Addressing HR’s Social Media Fears…

Bill Boorman published a post earlier today addressing this week’s #ConnectingHR unconference – something that I am looking forward to greatly, from both a personal and a professional perspective.

In his post, Mr Boorman cites a number of reasons as to why the take up of social communication has remained limited within HR circles.  Of course, this is not to say that these views are his own; indeed, anyone who knows Bill will surely be of the opinion that he is one of the biggest social media advocates around.  However, the points he cites are indeed indicative of the HR industry’s thinking and it is these that I wish to address briefly in this blog post.

‘It’s a waste of time’.

Visible examples of ‘wasting time’ does not mean that social media ‘is’ a waste of time. Like any form of digital communication, social media is a tool.  How you use that tool is completely down to you.  If you want to tweet about the fact you’ve had eggs for breakfast, you’re feeling tired, you hate your commute, that’s up to you.  However, I have solidified relationships with business contacts; developed contacts with people I would never have been able to get in front of before.  As a business, we have received briefs from people we’ve developed relationships with exclusively through social media.  How’s that for ROI?  Waste of time?  Not when it’s bringing in tangible results.

‘The domain of the mad’.

Say you walk into a pub and spot the ‘resident nutter’ – some cantankerous old drunk in the corner spouting vitriolic abuse.  Does this make every patron in the pub a nutter by association?  Of course not.  And just because a wide range of social media nutters make themselves visible, this does not mean that every Tweeter is a mentalist; it does not mean that every Facebook user is a spurned lover hell-bent on stalking their ex.

‘A risk to law and order’.

I can see why many employers and HR professionals are worried about litigious comments and being unable to ‘control’ content that is published by their staff.  However, you know what?  Adults are actually able to control themselves without writing ‘willies’ or ‘bum’ in a tweet that may get seen by a client / partner etc.  Sure, you may get a rogue employee who has an axe to grind; you may have to implement some general rules (no swearing on public accounts) but on the whole, the advent of social media has not turned us into a mass of slobbering Neanderthals who are incapable of adult, rational actions.  We live in an age of transparency and most people don’t want to look like a tool in front of anyone, friends of business contacts alike.

‘Not worth the effort’.

Again, refer to the first point addressing the ‘waste of time’ issue.  If, as an HR person, you encourage staff to spend 5 minutes a day on Twitter discussing the X Factor, then yes, it is a waste of time.  However, if you promote a collaborative culture where employees share information, links, articles and documents that they come across, then surely this fosters a productive working environment – that alone is surely enough to ridicule the assumption that social media is ‘not worth the effort’.

‘It’s for kids’.

Again, what a farcical statement.  My boss, Gareth Jones (you’ll find him on Twitter under the handle @garelaos), is far from a spring chicken – meant in the nicest possible way!  Indeed, even at the tender age of 27, I wouldn’t label myself a ‘kid’.  Recent studies show that the fastest growing demographic of Facebook users are the ‘silver surfers’ – 50-60 year olds who are looking up old friends using this new technology.  Again, I refer once again to my ‘tool’ mentality.  Whilst kids may use social media to organise hedonistic house parties or ensure that ‘LOL’ remains part of youthful linguistic repartee, there are just as many adults using social media to network, share knowledge, converse and learn.  Internal comms is also undergoing a radical overhaul thanks to social media.  Just for kids?  Think again.

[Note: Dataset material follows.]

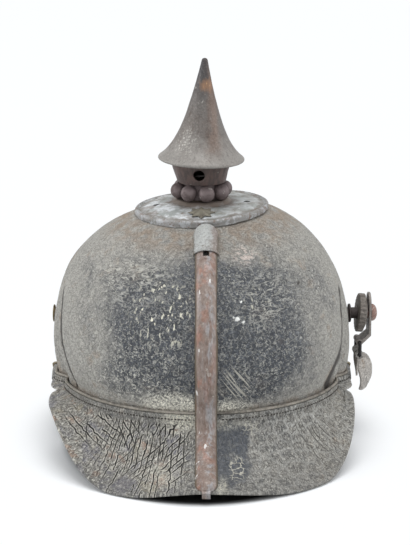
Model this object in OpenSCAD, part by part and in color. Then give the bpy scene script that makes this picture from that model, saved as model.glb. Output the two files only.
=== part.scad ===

Hopefully my humble musings will alleviate some concerns that HR folk have concerning social media.  I will be attending the #ConnectingHR unconference on Thursday and will be more than happy to discuss this, the blurring lines between marketing and HR, and indeed anything else you may want to.

Just look out for the bald bloke with the beard who’s handing out the badges…


One response to “Addressing HR’s Social Media Fears…

  1. I’ll be following the discussion on Thursday night on #connectingHR. I’ll be the one trying to contribute from yonder!